YOUR INSTRUCTIONS: Transcribe, exactly as they appear, the line that contains "# Display panel: two", the line that contains "in imported if", and every line in between, and nothing else.

Stored records
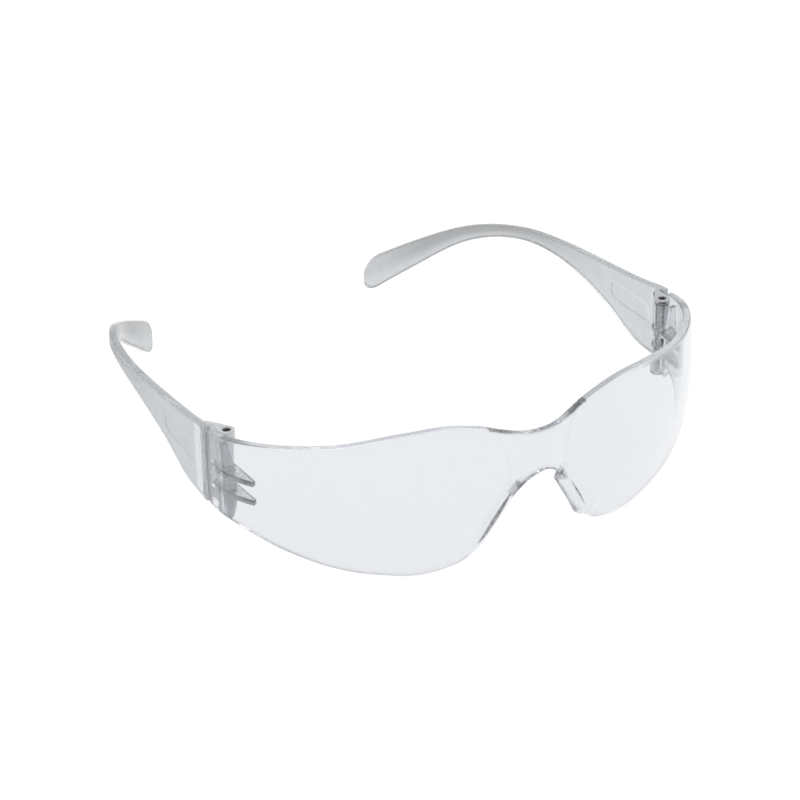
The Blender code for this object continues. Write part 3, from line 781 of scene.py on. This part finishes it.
def platePiece(name, outline, hole, low, high, edge, side, *rest):
    # the outline stacked in height, drawn in along its edges by quarter circles, and a round bore; the faces
    # above and below are each two polygons that meet beside the bore
    around = 48
    bend = np.linspace(0, math.pi / 2, 5)
    sink, inset = edge * (1 - np.sin(bend)), edge * (1 - np.cos(bend))
    level = list(np.concatenate([low + sink[::-1], high - sink]))
    ring = arc(hole, np.linspace(0, 2 * math.pi, around, endpoint=False))
    outer = [insetOutline(outline, distance) for distance in np.concatenate([inset[::-1], inset])]
    points = [hingePoints(flat, z, side) for flat, z in zip(outer + [ring, ring], level + [low, high])]
    count, first = len(outline), len(level) * len(outline)
    faces = [gridFaces(len(level), count), gridFaces(2, around)[:, ::-1] + first]
    away = np.degrees(np.arctan2(outline[:, 1], outline[:, 0]))
    a, b = int(np.argmin(np.abs(away + 20))), int(np.argmin(np.abs(np.abs(away) - 180)))
    near, far = 0, around // 2

    def span(start, end, size):
        return [(start + k) % size for k in range((end - start) % size + 1)]

    for outerFirst, ringFirst, above in ((first - count, first + around, True), (0, first, False)):
        for start, end, ringStart, ringEnd in ((a, b, near, far), (b, a, far, near)):
            loop = [outerFirst + k for k in span(start, end, count)]
            loop += [ringFirst + k for k in span(ringStart, ringEnd, around)[::-1]]
            faces.append(np.array([loop if above else loop[::-1]]))
    return addPiece(name, np.concatenate(points), faces, *rest)


def stopWall(side, name):
    # the fin's upright outline, stacked across its thickness with its edges drawn in at both ends
    middleY = pinY - h["barrelRadius"] - h["gap"] - h["wallThickness"] / 2
    station = stationAt(middleY)
    wallX = float(shieldAt(station, p["crownHeight"], p["wall"] - 0.3 * mm)[0])
    foot = float(cheek(station))
    inner = pinX - h["wallReach"]
    corners = [(wallX, foot + 0.4 * mm), (pinX + 0.6 * mm, foot - 0.9 * mm), (pinX, foot - 0.9 * mm),
               (inner + 0.1 * mm, foot + 2.6 * mm), (inner, foot + 7.5 * mm),
               (inner + 0.9 * mm, h["lugHeights"][1] + 3 * mm), (pinX + 0.7 * mm, h["wallTop"]),
               (wallX, h["wallTop"])]
    radii = [0.3 * mm, 0.4 * mm, 0.4 * mm, 2 * mm, 3 * mm, 3 * mm, 1 * mm, 0.3 * mm]
    outline = evenly(turnedRight(roundedChain(corners, radii, 6, closed=True)), 0.5 * mm)
    edge, half = 0.2 * mm, h["wallThickness"] / 2
    bend = np.linspace(0, math.pi / 2, 5)
    sink, inset = edge * (1 - np.cos(bend)), edge * (1 - np.sin(bend))
    rings = []
    for y, distance in zip([*(sink - half), *(half - sink[::-1])], [*inset, *inset[::-1]]):
        flat = insetOutline(outline, distance)
        rings.append(np.stack([side * flat[:, 0], middleY + y + 0 * flat[:, 0], flat[:, 1]], -1))
    return sweptPiece("stopWall" + name, np.array(rings), flatCap, walled, "shield", "clear_polycarbonate")


for side, name in ((1, "Left"), (-1, "Right")):
    half = h["lugThickness"] / 2
    for order, height in enumerate(h["lugHeights"]):
        platePiece(f"lug{name}{order + 1}", lugOutline(height), h["boreRadius"], height - half, height + half,
                   0.25 * mm, side, ribbed, "shield", "clear_polycarbonate")
    stopWall(side, name)
print("lugs and stop walls made")


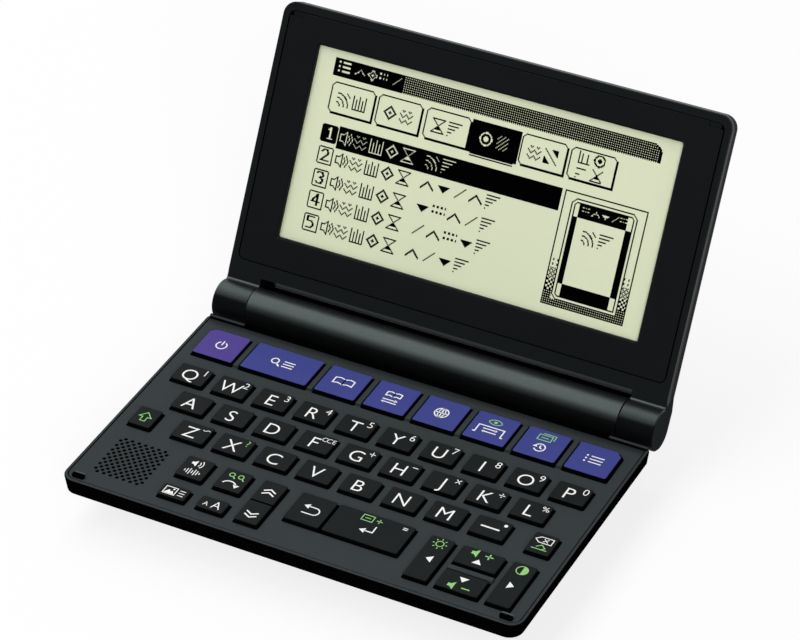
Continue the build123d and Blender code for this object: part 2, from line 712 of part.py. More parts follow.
# Lid cover: the lid's back and sides, the rim round its face and the two hinge knuckles.
out_of_face = Axis((0, 0, 0), lid_plane.z_dir)
up_the_lid = Axis((0, 0, 0), lid_plane.y_dir)
pocket_half = lid_half - lid_side_rim
pocket_top = lid_length - lid_top_rim
with BuildPart() as lid_cover:
    with BuildSketch(lid_plane.offset(lid_back)) as outline:
        box_sketch(-lid_half, lid_half, lid_foot, lid_length)
        fillet(outline.vertices().group_by(Axis.Y)[-1], radius=lid_corner_radius)
    extrude(amount=lid_thickness)
    back_edges = lid_cover.faces().sort_by(out_of_face)[0].edges().sort_by(up_the_lid)
    fillet(back_edges[1:], radius=lid_back_radius)
    face_edges = lid_cover.faces().sort_by(out_of_face)[-1].edges().sort_by(up_the_lid)
    fillet(face_edges[0], radius=lid_lip_radius)
    face_edges = lid_cover.faces().sort_by(out_of_face)[-1].edges().sort_by(up_the_lid)
    fillet(face_edges[1:], radius=lid_face_edge)
    for side in (-1, 1):
        with BuildSketch(lid_side_plane(side * (lid_half - knuckle_edge))) as knuckle:
            with BuildLine():
                Polyline(
                    (0, -knuckle_radius),
                    (knuckle_heel, -knuckle_heel_depth),
                    (knuckle_web_length, lid_face - lid_side_depth),
                    (knuckle_web_length, lid_face),
                    (0, lid_face),
                    close=True,
                )
            make_face()
            Circle(knuckle_radius)
            fillet(knuckle.vertices().sort_by_distance((knuckle_radius, lid_face, 0))[0], radius=crease_radius)
        extrude(amount=side * (knuckle_start + knuckle_edge - lid_half))
        extrude(knuckle.sketch, amount=side * knuckle_edge, taper=45)
    # apron behind the lower edge, hollowed to follow the barrel
    with BuildSketch(lid_side_plane(-knuckle_start)):
        with BuildLine():
            Polyline(
                (lid_foot + lid_lip_radius, lid_face - apron_depth),
                (apron_reach, lid_face - apron_depth),
                (apron_reach, -math.sqrt((barrel_radius + apron_gap) ** 2 - apron_reach ** 2)),
                (barrel_radius + apron_gap, lid_back),
                (lid_foot + lid_lip_radius, lid_back),
                close=True,
            )
        make_face()
        Circle(barrel_radius + apron_gap, mode=Mode.SUBTRACT)
    extrude(amount=2 * knuckle_start)
    with BuildSketch(lid_plane.offset(lid_face - bezel_thickness)):
        with Locations((0, (bezel_from_axis + pocket_top) / 2)):
            RectangleRounded(2 * pocket_half, pocket_top - bezel_from_axis, bezel_corner_radius)
    extrude(amount=bezel_thickness, mode=Mode.SUBTRACT)
    with BuildSketch(lid_plane.offset(lid_back + lid_wall)):
        box_sketch(
            bezel_seat_width - pocket_half,
            pocket_half - bezel_seat_width,
            bezel_from_axis + bezel_seat_width,
            pocket_top - bezel_seat_width,
        )
    extrude(amount=lid_thickness - lid_wall - bezel_thickness, mode=Mode.SUBTRACT)
    # notch where the display's ribbon leaves the lid
    with BuildSketch(lid_plane.offset(lid_face - flex_notch_depth)):
        box_sketch(
            -knuckle_start,
            flex_notch_width - knuckle_start,
            lid_foot - flex_notch_height,
            lid_foot + flex_notch_height,
        )
    extrude(amount=flex_notch_depth, mode=Mode.SUBTRACT)
    bore_end = lid_half - knuckle_end_wall
    for bore_start in (knuckle_start, -bore_end):
        with BuildSketch(lid_side_plane(bore_start)):
            Circle(pin_radius + pin_clearance)
        extrude(amount=bore_end - knuckle_start, mode=Mode.SUBTRACT)
finish(lid_cover, "lid_cover")

# Lid bezel: the inset front panel with the window opening.
with BuildPart() as lid_bezel:
    with BuildSketch(lid_plane.offset(lid_face - bezel_thickness)):
        with Locations((0, (bezel_from_axis + pocket_top) / 2)):
            RectangleRounded(
                2 * (pocket_half - bezel_gap),
                pocket_top - bezel_from_axis - 2 * bezel_gap,
                bezel_corner_radius - bezel_gap,
            )
    extrude(amount=bezel_thickness)
    fillet(lid_bezel.faces().sort_by(out_of_face)[-1].edges(), radius=bezel_edge)
    with BuildSketch(lid_plane.offset(lid_face - bezel_thickness)):
        with Locations((0, window_from_axis + window_height / 2)):
            RectangleRounded(window_width, window_height, window_corner_radius)
    extrude(amount=bezel_thickness, mode=Mode.SUBTRACT)
    rim_edges = lid_bezel.faces().sort_by(out_of_face)[-1].inner_wires().edges()
    chamfer(rim_edges, length=window_bevel)
    recess_start = case_width / 2 - bumper_side - bumper_width - key_clearance
    with BuildSketch(lid_plane.offset(lid_face - bumper_recess)):
        for side in (-1, 1):
            recess_low = lid_length - bumper_front - bumper_depth - key_clearance
            box_sketch(
                min(side * recess_start, side * lid_half),
                max(side * recess_start, side * lid_half),
                recess_low,
                lid_length,
            )
    extrude(amount=bumper_recess, mode=Mode.SUBTRACT)
finish(lid_bezel, "lid_bezel")

# Display panel: two glasses, the rear one longer at the bottom for its contacts.
glass_middle = window_from_axis + window_height / 2
glass_front = lid_face - bezel_thickness
glass_height = window_height + 2 * glass_end_margin
with BuildPart() as lcd_panel:
    with BuildSketch(lid_plane.offset(glass_front - glass_thickness)):
        with Locations((0, glass_middle)):
            Rectangle(window_width + 2 * glass_side_margin, glass_height)
    extrude(amount=glass_thickness)
    with BuildSketch(lid_plane.offset(glass_front - 2 * glass_thickness)):
        with Locations((0, glass_middle - terminal_ledge / 2)):
            Rectangle(window_width + 2 * glass_side_margin, glass_height + terminal_ledge)
    extrude(amount=glass_thickness)
finish(lcd_panel, "lcd_panel")
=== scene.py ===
"""Looks of a pocket electronic dictionary: moulded plastics, printed legends and a dot-matrix display."""

import math

import bpy
import numpy as np
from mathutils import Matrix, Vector


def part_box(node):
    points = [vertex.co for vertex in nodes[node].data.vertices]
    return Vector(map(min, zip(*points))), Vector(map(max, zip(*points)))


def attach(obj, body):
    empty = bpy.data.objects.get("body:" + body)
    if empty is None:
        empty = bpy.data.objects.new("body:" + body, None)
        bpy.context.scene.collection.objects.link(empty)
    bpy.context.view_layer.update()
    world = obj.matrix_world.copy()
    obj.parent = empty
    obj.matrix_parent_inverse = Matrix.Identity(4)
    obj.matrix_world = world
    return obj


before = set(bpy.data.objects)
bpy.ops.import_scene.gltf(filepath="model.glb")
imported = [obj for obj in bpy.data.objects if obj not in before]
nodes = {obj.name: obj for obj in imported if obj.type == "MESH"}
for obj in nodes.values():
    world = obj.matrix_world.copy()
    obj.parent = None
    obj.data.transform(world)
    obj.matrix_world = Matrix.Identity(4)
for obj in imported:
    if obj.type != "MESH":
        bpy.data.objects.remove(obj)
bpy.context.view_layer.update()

MM = 0.001

# Sizes of the dictionary that the printing and the display need, in millimetres
DECK_TOP = 11.9
KEY_HEIGHT = 1.0
INK_LIFT = 0.012
HINGE_Y = 32.95
HINGE_Z = 12.9
CAP_TOP = DECK_TOP + KEY_HEIGHT
BUMPER_REAR = -34.6
LEDGE_FRONT = 26.55       # the raised strips behind the deck's rear corners
LEDGE_REAR = 27.45
BARREL_FRONT = 28.05
KNUCKLE_START = 46.95     # from the middle, just past the barrel's end
LID_HALF = 55.65
LID_LEAN = math.radians(30.26)
LID_FACE = 0.25           # behind the hinge axis, along the lid's normal
LIP_TOP = 7.1             # end of the rounding below the lid's face, from the hinge axis up the lid
POCKET_HALF = 54.0        # the lid's pocket for the bezel
POCKET_FOOT = 10.1
POCKET_TOP = 68.9
GLASS_DEPTH = -1.65       # display glass behind the hinge axis, along the lid's normal
DOT_LIFT = 0.02
WINDOW_BOTTOM = 17.4      # from the hinge axis up the lid
DOT_PITCH = 0.255


# ---------------------------------------------------------------- materials

def linear(hex_colour):
    """sRGB hex to the linear colour that a shader socket takes."""
    channels = [int(hex_colour[i:i + 2], 16) / 255 for i in (1, 3, 5)]
    straight = [c / 12.92 if c <= 0.04045 else ((c + 0.055) / 1.055) ** 2.4 for c in channels]
    return (*straight, 1.0)


def add_node(tree, kind, settings=(), sockets=(), links=()):
    """Adds one shader node, sets its properties and sockets, and links its inputs."""
    made = tree.nodes.new(kind)
    for name, value in dict(settings).items():
        setattr(made, name, value)
    for name, value in dict(sockets).items():
        made.inputs[name].default_value = value
    for name, source in dict(links).items():
        tree.links.new(source, made.inputs[name])
    return made


def new_material(name):
    """A new material with its node tree, its shader and the coordinates that its patterns use."""
    made = bpy.data.materials.new(name)
    made.use_nodes = True
    tree = made.node_tree
    return made, tree, tree.nodes["Principled BSDF"], add_node(tree, "ShaderNodeTexCoord")


def moulded_plastic(name, colour, worn, roughness, grain_mm, grain_depth, blotch_mm=9.0, specular=0.5):
    """Injection-moulded plastic: a spark-eroded grain as bump and polish, with a slow drift of tone."""
    made, tree, shader, place = new_material(name)
    drift = add_node(
        tree, "ShaderNodeTexNoise", {},
        {"Scale": 1 / (blotch_mm * MM), "Detail": 3.0, "Roughness": 0.55},
        {"Vector": place.outputs["Object"]},
    )
    grain = add_node(
        tree, "ShaderNodeTexNoise", {},
        {"Scale": 1 / (grain_mm * MM), "Detail": 2.0, "Roughness": 0.6},
        {"Vector": place.outputs["Object"]},
    )
    tone = add_node(
        tree, "ShaderNodeMix", {"data_type": "RGBA"},
        {"A": linear(colour), "B": linear(worn)},
        {"Factor": drift.outputs["Fac"]},
    )
    polish = add_node(
        tree, "ShaderNodeMapRange", {},
        {"From Min": 0.3, "From Max": 0.7, "To Min": roughness - 0.04, "To Max": roughness + 0.05},
        {"Value": grain.outputs["Fac"]},
    )
    bump = add_node(
        tree, "ShaderNodeBump", {},
        {"Strength": 0.35, "Distance": grain_depth * MM},
        {"Height": grain.outputs["Fac"]},
    )
    tree.links.new(tone.outputs["Result"], shader.inputs["Base Color"])
    tree.links.new(polish.outputs["Result"], shader.inputs["Roughness"])
    tree.links.new(bump.outputs["Normal"], shader.inputs["Normal"])
    shader.inputs["IOR"].default_value = 1.5
    shader.inputs["Specular IOR Level"].default_value = specular
    return made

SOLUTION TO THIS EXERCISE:
# Display panel: two glasses, the rear one longer at the bottom for its contacts.
glass_middle = window_from_axis + window_height / 2
glass_front = lid_face - bezel_thickness
glass_height = window_height + 2 * glass_end_margin
with BuildPart() as lcd_panel:
    with BuildSketch(lid_plane.offset(glass_front - glass_thickness)):
        with Locations((0, glass_middle)):
            Rectangle(window_width + 2 * glass_side_margin, glass_height)
    extrude(amount=glass_thickness)
    with BuildSketch(lid_plane.offset(glass_front - 2 * glass_thickness)):
        with Locations((0, glass_middle - terminal_ledge / 2)):
            Rectangle(window_width + 2 * glass_side_margin, glass_height + terminal_ledge)
    extrude(amount=glass_thickness)
finish(lcd_panel, "lcd_panel")
=== scene.py ===
"""Looks of a pocket electronic dictionary: moulded plastics, printed legends and a dot-matrix display."""

import math

import bpy
import numpy as np
from mathutils import Matrix, Vector


def part_box(node):
    points = [vertex.co for vertex in nodes[node].data.vertices]
    return Vector(map(min, zip(*points))), Vector(map(max, zip(*points)))


def attach(obj, body):
    empty = bpy.data.objects.get("body:" + body)
    if empty is None:
        empty = bpy.data.objects.new("body:" + body, None)
        bpy.context.scene.collection.objects.link(empty)
    bpy.context.view_layer.update()
    world = obj.matrix_world.copy()
    obj.parent = empty
    obj.matrix_parent_inverse = Matrix.Identity(4)
    obj.matrix_world = world
    return obj


before = set(bpy.data.objects)
bpy.ops.import_scene.gltf(filepath="model.glb")
imported = [obj for obj in bpy.data.objects if obj not in before]
nodes = {obj.name: obj for obj in imported if obj.type == "MESH"}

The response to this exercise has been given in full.